7. Technical Implementation Highlights
Agent Creation (High-Level)
# Concept: How Open SWE creates an agent
from deep_agents import create_deep_agent
agent = create_deep_agent(
model="anthropic:claude-opus-4-6",
system_prompt=construct_system_prompt(repo_dir),
tools=[
http_request,
fetch_url,
commit_and_open_pr,
linear_comment,
slack_thread_reply,
],
backend=sandbox_backend,
middleware=[
ToolErrorMiddleware(),
check_message_queue_before_model,
],
)
Sandbox Backend (Concept)
# Concept: Pluggable sandbox backends
sandbox_backends = {
"modal": ModalSandbox(),
"daytona": DaytonaSandbox(),
"runloop": RunloopSandbox(),
"langsmith": LangSmithSandbox(),
}
# Select based on environment variable
backend = sandbox_backends[os.getenv("SANDBOX_PROVIDER", "langsmith")]
AGENTS.md Example
# Repository Conventions for AI Agents
## Code Style
- Python: PEP 8, 4-space indentation
- JavaScript: 2-space indentation, Prettier
- Run `black .` and `isort .` before committing Python files
## Testing
- All functions need docstrings
- Test coverage must exceed 80%
- Run `pytest` before committing
## Architecture
- Use dependency injection for services
- Database queries go through `repository/` layer
- No circular imports
## Git Commit Format
- Format: `[type] scope: description`
- Types: feat, fix, docs, refactor, test
Middleware Chain (Concept)
# Concept: Middleware execution
async def run_agent_with_middleware(agent, input_data):
for middleware in middleware_chain:
input_data = await middleware.before_agent(input_data)

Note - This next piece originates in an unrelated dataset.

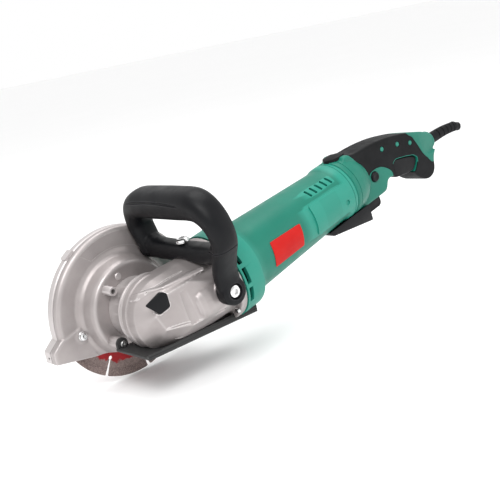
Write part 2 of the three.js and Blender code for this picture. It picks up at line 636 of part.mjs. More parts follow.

result = await agent.run(input_data)
for middleware in reversed(middleware_chain):
result = await middleware.after_agent(result)
return result
8. Lessons Learned
What Works Well
- LangGraph for Orchestration: State machine approach prevents infinite loops and provides clear hand-offs
- Sandbox Isolation: Parallel execution works flawlessly with isolated environments
- AGENTS.md Pattern: Simple convention encoding is powerful and maintainable
- Tool Curation: 15 focused tools > 100 accumulated tools
- Mid-Task Messaging: Enables real-time human steering
Challenges
- Framework Dependency: Locked into LangGraph and Deep Agents
- Sandbox Startup Time: Cold starts add latency
- Cost: Running sandboxes for every task adds up
- Context Limits: Large codebases still require careful memory management
Recommendations
- Start Simple: Use default configuration, customize gradually
- Write AGENTS.md: Invest time in convention encoding
- Monitor Sandbox Costs: Set budgets and alerts
- Extend Middleware: Add org-specific validation in middleware chain
- Contribute Back: Share useful tools and middleware with community
9. Key Takeaways
Open SWE demonstrates that internal coding agents don't need to be proprietary. By composing on LangGraph and Deep Agents, teams can build production-grade agents that match the capabilities of elite engineering orgs.
The AGENTS.md pattern is a simple yet powerful way to encode repository conventions. It's the "rule files" concept from Stripe, adapted for open source.
Multi-agent systems add latency. For simple tasks, a single agent might be faster. Use multi-agent architecture for complex tasks that benefit from specialization.